◆ WHAT TO WORK ON
Everything in the listing below from the line containing "Turn this picture" through the line containing "bar_edge_r = 1.8; // [0.5:0.1:2.2]" should be repeated exactly; leave out every other line.
*** STORED RECORDS
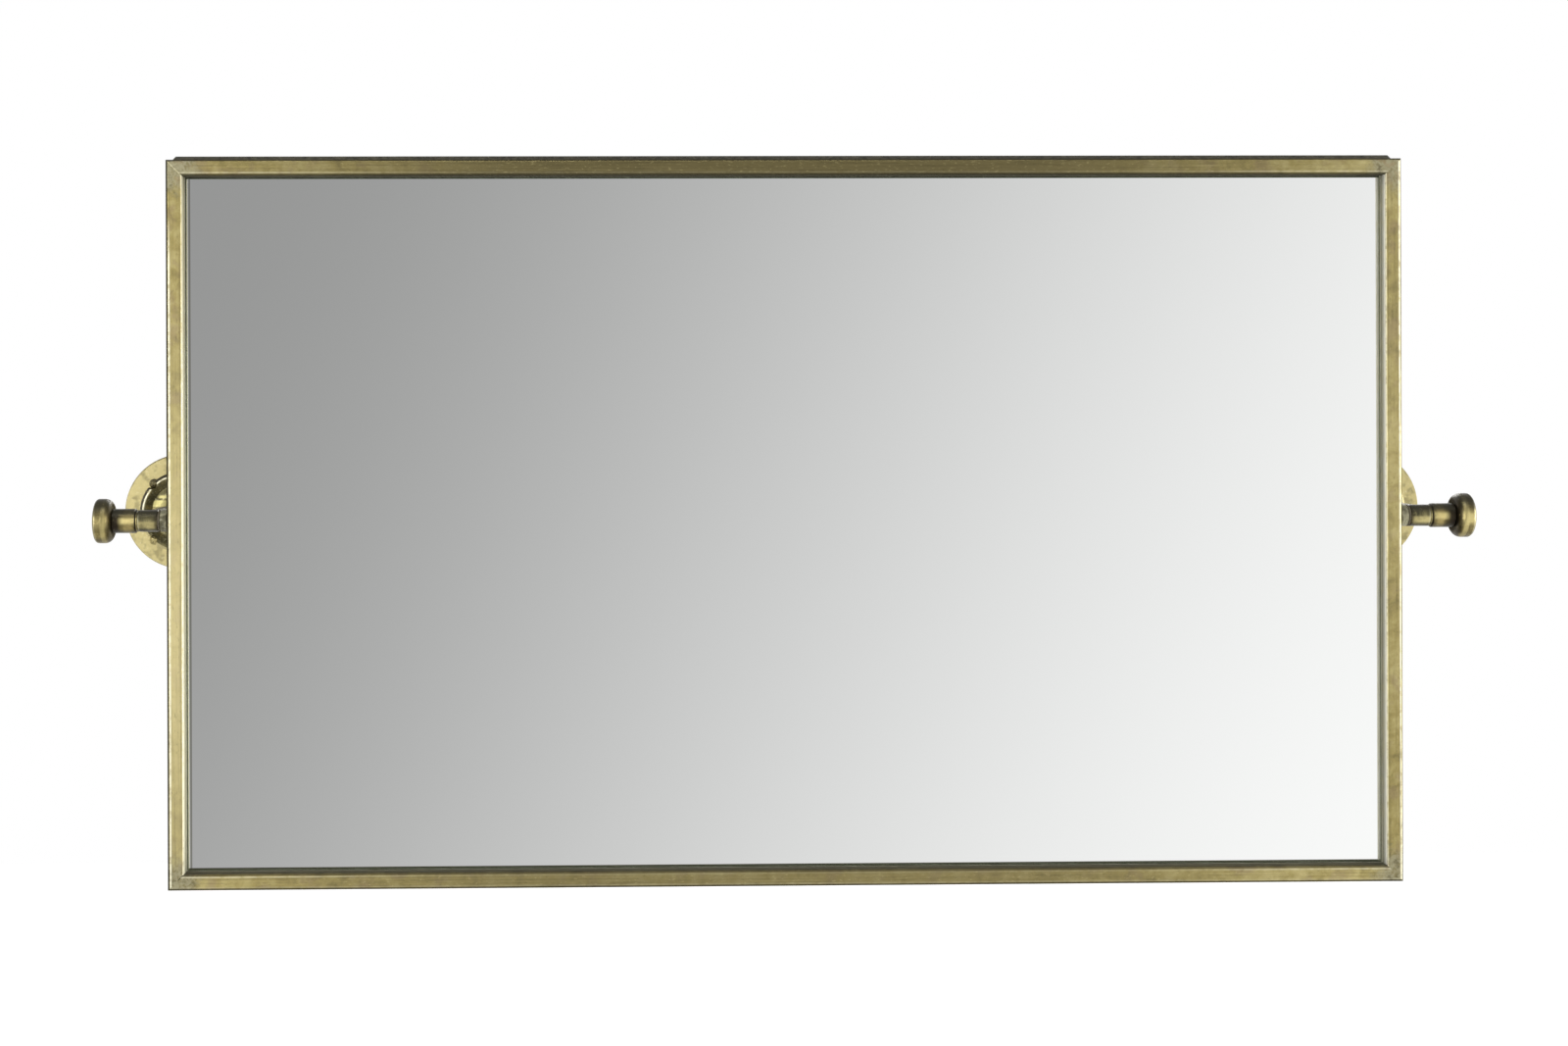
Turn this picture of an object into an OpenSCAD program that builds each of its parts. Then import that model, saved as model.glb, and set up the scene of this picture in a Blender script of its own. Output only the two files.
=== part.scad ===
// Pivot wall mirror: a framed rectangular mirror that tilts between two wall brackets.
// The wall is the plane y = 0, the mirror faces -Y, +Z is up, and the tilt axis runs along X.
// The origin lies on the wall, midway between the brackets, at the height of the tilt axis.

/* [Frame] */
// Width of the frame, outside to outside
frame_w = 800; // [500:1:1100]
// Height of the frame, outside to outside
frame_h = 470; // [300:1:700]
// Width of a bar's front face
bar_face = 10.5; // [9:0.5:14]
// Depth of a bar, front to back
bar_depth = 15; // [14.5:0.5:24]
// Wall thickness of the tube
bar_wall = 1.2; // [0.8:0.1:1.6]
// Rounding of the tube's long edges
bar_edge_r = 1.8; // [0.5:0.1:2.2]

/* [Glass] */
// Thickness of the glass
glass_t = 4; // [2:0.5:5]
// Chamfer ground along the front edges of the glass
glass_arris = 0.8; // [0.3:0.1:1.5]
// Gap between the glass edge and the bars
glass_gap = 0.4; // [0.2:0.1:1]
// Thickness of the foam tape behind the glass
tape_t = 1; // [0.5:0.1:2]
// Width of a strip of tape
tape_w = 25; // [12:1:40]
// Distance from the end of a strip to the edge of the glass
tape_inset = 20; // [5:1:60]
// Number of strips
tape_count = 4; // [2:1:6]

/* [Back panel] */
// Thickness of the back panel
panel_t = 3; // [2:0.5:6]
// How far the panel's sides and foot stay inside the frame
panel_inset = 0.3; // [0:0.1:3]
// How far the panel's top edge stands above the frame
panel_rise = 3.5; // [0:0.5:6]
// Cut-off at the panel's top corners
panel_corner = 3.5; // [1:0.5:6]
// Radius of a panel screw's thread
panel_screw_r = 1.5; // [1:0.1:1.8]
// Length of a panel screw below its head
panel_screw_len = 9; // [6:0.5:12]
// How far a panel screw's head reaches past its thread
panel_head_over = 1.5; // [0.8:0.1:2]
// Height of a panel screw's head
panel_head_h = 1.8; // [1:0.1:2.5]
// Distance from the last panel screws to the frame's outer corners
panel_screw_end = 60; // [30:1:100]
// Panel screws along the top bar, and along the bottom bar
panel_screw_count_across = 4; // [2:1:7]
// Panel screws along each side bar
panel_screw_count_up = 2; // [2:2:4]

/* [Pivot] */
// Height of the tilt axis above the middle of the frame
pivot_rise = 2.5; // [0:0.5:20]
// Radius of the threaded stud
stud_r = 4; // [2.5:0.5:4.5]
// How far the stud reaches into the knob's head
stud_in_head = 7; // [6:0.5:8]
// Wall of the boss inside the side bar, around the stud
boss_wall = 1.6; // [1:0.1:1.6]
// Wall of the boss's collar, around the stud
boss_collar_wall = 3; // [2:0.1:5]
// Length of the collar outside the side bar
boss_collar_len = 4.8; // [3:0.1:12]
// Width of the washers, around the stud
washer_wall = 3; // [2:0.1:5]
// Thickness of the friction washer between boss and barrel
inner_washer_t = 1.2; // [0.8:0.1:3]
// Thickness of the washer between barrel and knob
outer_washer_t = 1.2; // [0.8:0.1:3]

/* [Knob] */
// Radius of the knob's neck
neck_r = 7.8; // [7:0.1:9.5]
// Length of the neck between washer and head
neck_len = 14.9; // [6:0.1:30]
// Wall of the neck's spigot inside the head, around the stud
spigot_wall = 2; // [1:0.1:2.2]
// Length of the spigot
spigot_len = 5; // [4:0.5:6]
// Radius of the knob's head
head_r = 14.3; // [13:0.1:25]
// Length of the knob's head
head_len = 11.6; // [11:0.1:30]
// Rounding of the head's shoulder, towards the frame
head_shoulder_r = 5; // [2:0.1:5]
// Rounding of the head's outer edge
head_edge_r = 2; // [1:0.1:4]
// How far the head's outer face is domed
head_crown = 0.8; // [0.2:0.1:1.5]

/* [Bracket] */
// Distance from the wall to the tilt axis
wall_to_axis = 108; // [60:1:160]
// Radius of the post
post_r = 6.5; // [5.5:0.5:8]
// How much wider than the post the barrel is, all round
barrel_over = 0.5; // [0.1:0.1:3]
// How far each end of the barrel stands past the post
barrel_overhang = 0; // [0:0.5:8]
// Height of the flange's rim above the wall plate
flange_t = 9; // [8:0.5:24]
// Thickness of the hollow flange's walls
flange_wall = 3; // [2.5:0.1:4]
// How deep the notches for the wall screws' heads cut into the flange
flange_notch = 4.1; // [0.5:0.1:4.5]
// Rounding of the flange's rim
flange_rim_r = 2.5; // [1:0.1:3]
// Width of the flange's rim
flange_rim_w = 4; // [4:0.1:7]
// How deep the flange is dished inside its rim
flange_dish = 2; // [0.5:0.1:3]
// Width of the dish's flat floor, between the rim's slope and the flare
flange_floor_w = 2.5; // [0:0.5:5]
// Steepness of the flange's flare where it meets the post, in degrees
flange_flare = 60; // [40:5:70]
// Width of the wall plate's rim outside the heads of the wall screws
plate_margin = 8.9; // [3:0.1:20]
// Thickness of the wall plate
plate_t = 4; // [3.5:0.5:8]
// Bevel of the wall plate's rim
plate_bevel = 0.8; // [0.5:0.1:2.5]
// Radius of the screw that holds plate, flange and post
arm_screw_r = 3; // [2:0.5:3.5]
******
*** STORED RECORDS
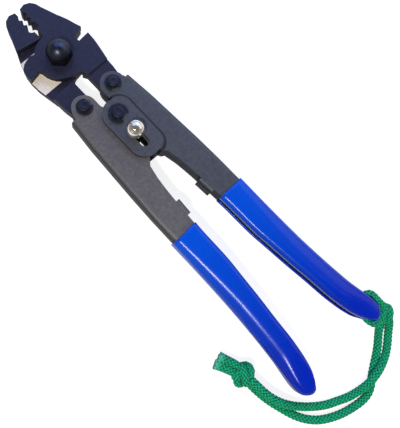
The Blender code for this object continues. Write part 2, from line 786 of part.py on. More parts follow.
******
◆ FINISHED ANSWER
Turn this picture of an object into an OpenSCAD program that builds each of its parts. Then import that model, saved as model.glb, and set up the scene of this picture in a Blender script of its own. Output only the two files.
=== part.scad ===
// Pivot wall mirror: a framed rectangular mirror that tilts between two wall brackets.
// The wall is the plane y = 0, the mirror faces -Y, +Z is up, and the tilt axis runs along X.
// The origin lies on the wall, midway between the brackets, at the height of the tilt axis.

/* [Frame] */
// Width of the frame, outside to outside
frame_w = 800; // [500:1:1100]
// Height of the frame, outside to outside
frame_h = 470; // [300:1:700]
// Width of a bar's front face
bar_face = 10.5; // [9:0.5:14]
// Depth of a bar, front to back
bar_depth = 15; // [14.5:0.5:24]
// Wall thickness of the tube
bar_wall = 1.2; // [0.8:0.1:1.6]
// Rounding of the tube's long edges
bar_edge_r = 1.8; // [0.5:0.1:2.2]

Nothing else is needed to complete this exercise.